Romain-Rolland-Gymnasium supported by BIG-NSE wins Berlin’s “Jugend forscht” competition

Monday, 10. March 2014

Two BIG-NSE PhD students help young students from the Romain-Rolland-Gymnasium in Berlin-Reinickendorf win first prizes at Berlin’s annual scientific "Jugend forscht" competition

Lea Pahl receiving her prize

Ying Ma (3rd from left) and her mentees

Jonathan, Christian, Nico receiving their prize

On February 12, 2014, the best research projects submitted within the Berlin youth research competition "Jugend forscht" (“youth researches”) were crowned. Two projects supported by two BIG-NSE students, Mikaela Görlin and Ying Ma, received the first prize on the Berlin level in the respective categories "work environment" and "biology". During the coming weeks, the two projects will be optimized before they will have been submitted again on a national competition level.

Mikaela Görlin (BIG-NSE batch WS12, research group of Prof. Peter Strasser) helped Lea Pahl (11th class) on a project with the title "Cheaper alkaline electrolysis with the help of non-noble catalysts". Between mid-September 2013 and February 2014, Lea Pahl came several times to Mikaela Görlin's lab and performed her research experiments under Mikaela's supervision. The project was submitted in the category "work environment" and got the first prize on the Berlin level.

Ying Ma (batch WS12, research group of Prof. Nediljko Budisa) was supervisor of three from the 11th: Jonathan Sonntag, Christian Smettan and Nico Stiehl. The performed a project with the title "Production of synthetic proteins from modified bacteria".

They spent several hours performing biotechnological experiments in her lab too. Their project was submitted in the category "biology" and got the first prize in this category on the Berlin level as well.

The support by some of the BIG-NSE students results from a collaboration between BIG-NSE and Dr. Angela Köhler-Krützfeldt, teacher at the Romain-Rolland-Gymnasium ("Roro") in the northern part of Berlin.

The German original titles of the projects are:
"Kostengünstigere alkanische Elektrolyse mit Hilfe unedler Katalysatoren"
[Cheaper alkaline electrolysis with the help of non-noble catalysts] and
Herstellen synthetischer Proteine aus modifizierten Bakterien"
[
Production of synthetic proteins from modified bacteria].

Jugend forscht (literal translation: “Youth researches”) is a German youth science competition which was initiated in 1965. It is the biggest youth science and technology competition in Europe, with more than 10,000 participants annually.
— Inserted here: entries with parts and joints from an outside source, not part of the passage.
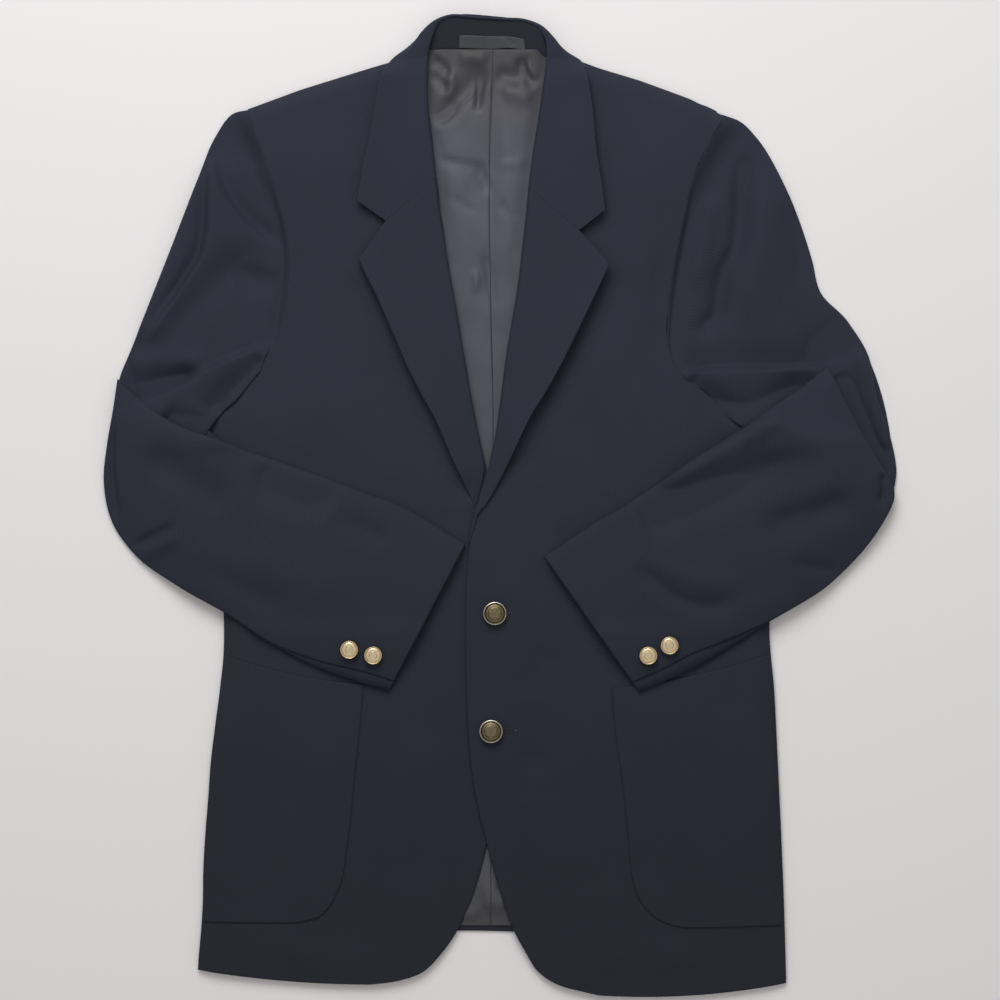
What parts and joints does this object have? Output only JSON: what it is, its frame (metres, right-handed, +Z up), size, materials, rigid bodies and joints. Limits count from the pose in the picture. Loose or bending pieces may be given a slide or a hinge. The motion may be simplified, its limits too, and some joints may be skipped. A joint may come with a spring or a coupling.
{
  "type": "blazer",
  "caption": "Single-breasted navy wool blazer with notch lapels, patch pockets and brass buttons, laid flat on its back with both sleeves folded in over the fronts.",
  "frame": {"origin": "centre of the blazer's plan, on the flat surface that its back lies on", "axes": "+X towards the wearer's left (picture right), +Y from hem to collar, +Z up from the surface, out of the fronts"},
  "size_m": [0.6534, 0.8149, 0.022],
  "materials": {
    "wool": "matte navy wool cloth with a fine diagonal weave, no visible topstitching",
    "lining": "smooth grey satin lining with a soft sheen, left plain",
    "label": "blank blue-grey satin neck label",
    "aged_brass": "antique brass with a brighter raised rim and a dull face",
    "bright_brass": null
  },
  "bodies": {
    "root": {"back": "wool", "back_lining_right": "lining", "back_lining_left": "lining", "front_right": "wool", "front_left": "wool", "lapel_right": "wool", "lapel_left": "wool", "collar": "wool", "collar_stand": "wool", "neck_label": "label", "top_sleeve_right_upper": "wool", "top_sleeve_right_lower": "wool", "top_sleeve_left_upper": "wool", "top_sleeve_left_lower": "wool", "under_sleeve_right": "wool", "under_sleeve_left": "wool", "pocket_right": "wool", "pocket_left": "wool", "front_button_upper": "aged_brass", "front_button_lower": "aged_brass", "cuff_button_right_inner": "bright_brass", "cuff_button_right_outer": "bright_brass", "cuff_button_left_inner": "bright_brass", "cuff_button_left_outer": "bright_brass"}
  },
  "joints": []
}
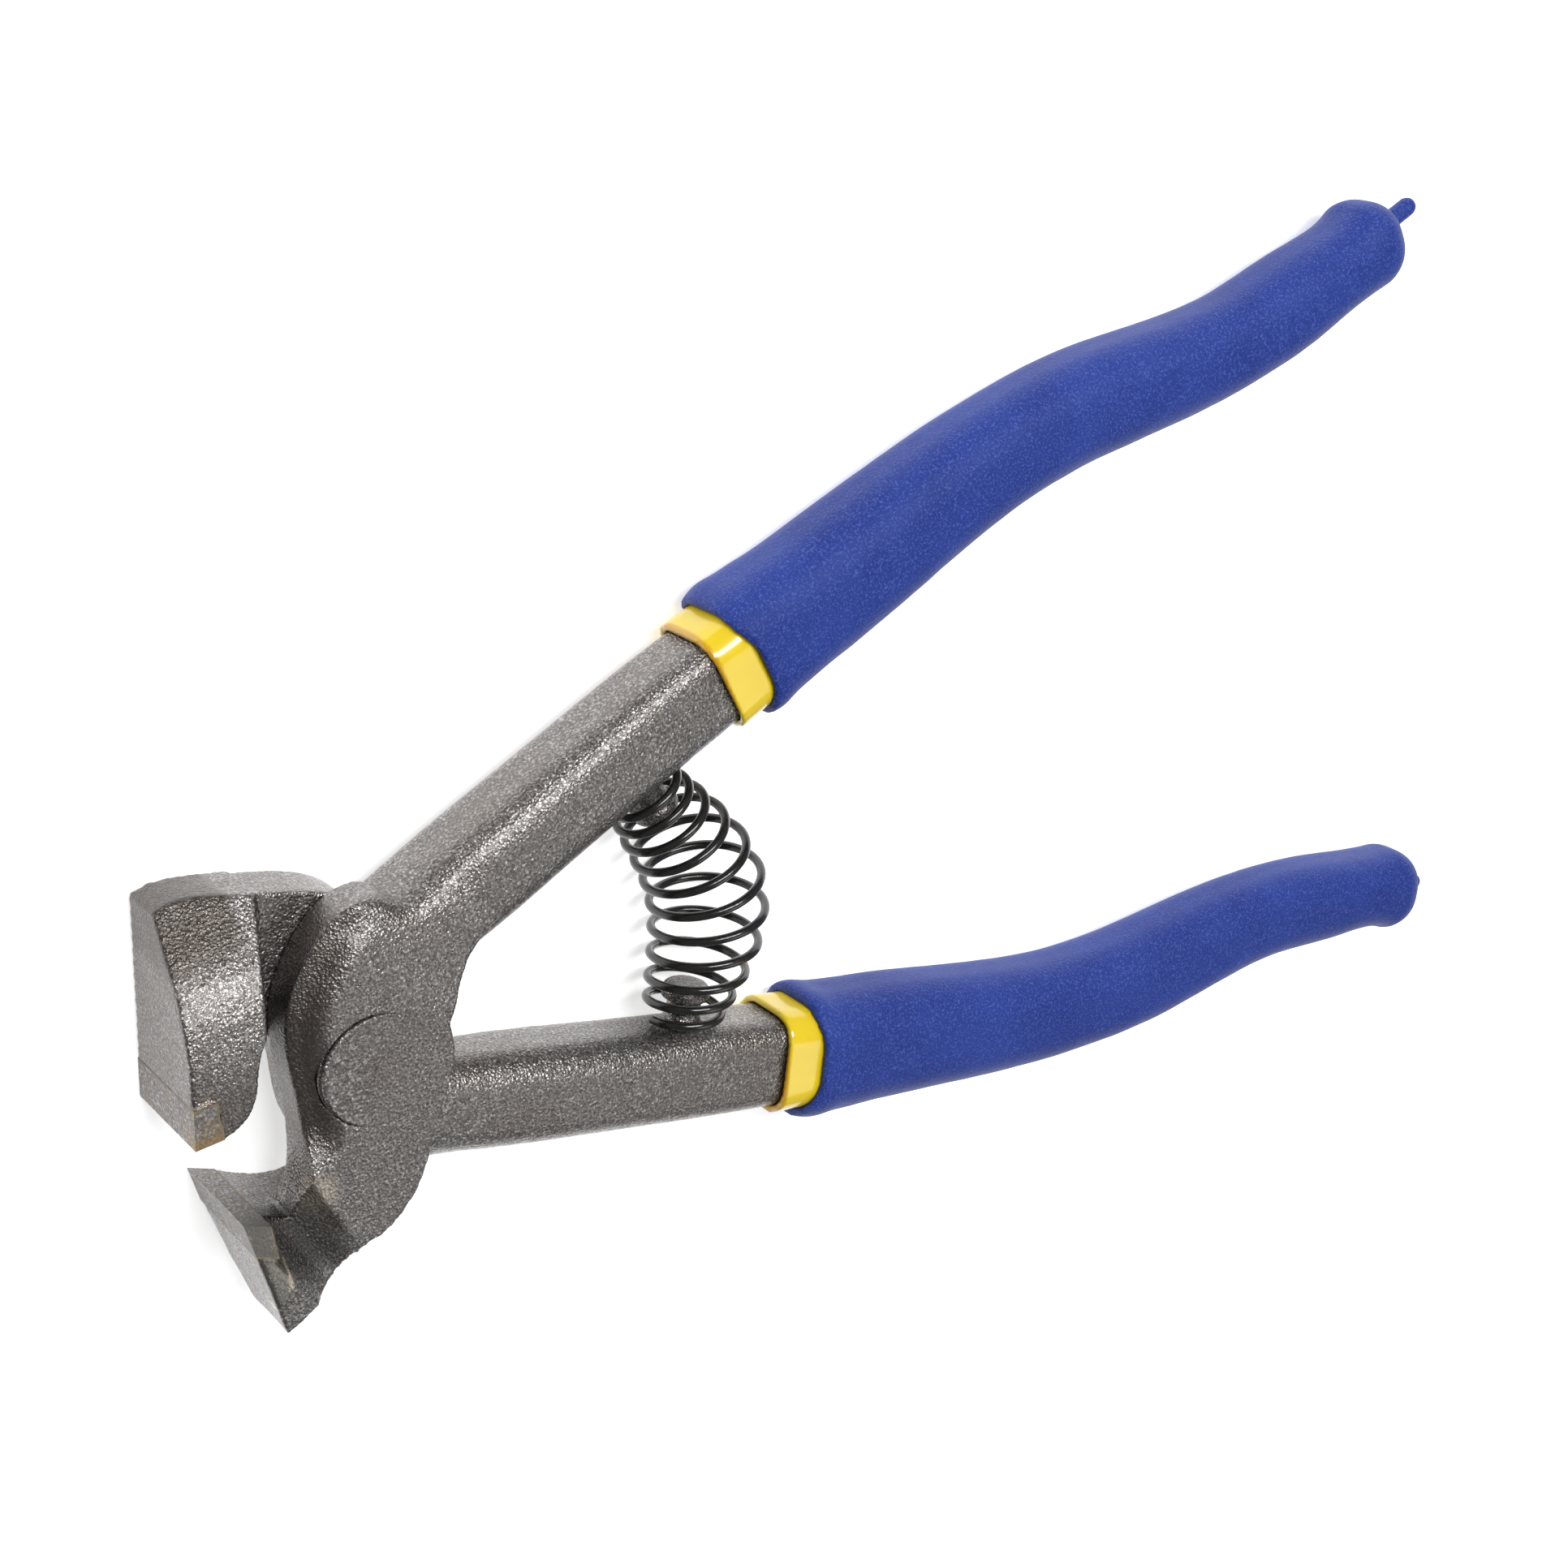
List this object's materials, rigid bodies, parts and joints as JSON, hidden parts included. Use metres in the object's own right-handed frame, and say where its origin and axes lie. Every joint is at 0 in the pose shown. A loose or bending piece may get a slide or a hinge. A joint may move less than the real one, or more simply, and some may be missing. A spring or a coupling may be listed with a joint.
{
  "type": "tile nippers",
  "caption": "Hand tile nippers: two lapped steel forgings on a pivot rivet, carbide-edged end jaws, barrel return spring and dipped plastic grips.",
  "frame": {"origin": "bottom centre of the whole tool's box, jaws open", "axes": "+X along the tool from the jaws to the handle ends, +Z along the pivot towards the front half, +Y towards the upper handle"},
  "size_m": [0.2016, 0.1138, 0.0158],
  "materials": {
    "forged_steel": "blasted forging under clear lacquer",
    "rivet_steel": "blasted with the bosses",
    "carbide": "ground, matt",
    "braze": "dull braze metal",
    "spring_wire": "gloss black",
    "yellow_sleeve": "gloss dipped vinyl",
    "blue_grip": "satin dipped vinyl with a fine grain"
  },
  "bodies": {
    "rear": {"rear_half": "forged_steel", "upper_carbide_tip": "carbide", "upper_braze_seam": "braze", "lower_inner_sleeve": "yellow_sleeve", "lower_grip": "blue_grip", "return_spring": "spring_wire"},
    "front": {"front_half": "forged_steel", "pivot_rivet": "rivet_steel", "lower_carbide_tip": "carbide", "lower_braze_seam": "braze", "upper_inner_sleeve": "yellow_sleeve", "upper_grip": "blue_grip"}
  },
  "joints": [
    {"name": "pivot", "type": "hinge", "parent": "rear", "child": "front", "pos_m": [-0.07842, 0, 0.0079], "axis": [0, 0, -1], "range_deg": [0, 28.4], "stiffness_Nm_per_rad": 2, "springref_deg": -6.88, "deforming": ["return_spring"]}
  ]
}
Participants work on a self-chosen research project, hand in a written report about their work, and then present their results first at regional levels and later at a national contest to an expert jury, usually in the form of a poster session, often including a practical demonstration. Contest juries often invite university or industry experts to referee some of the projects, especially at the national contest, due to a high level of specialization.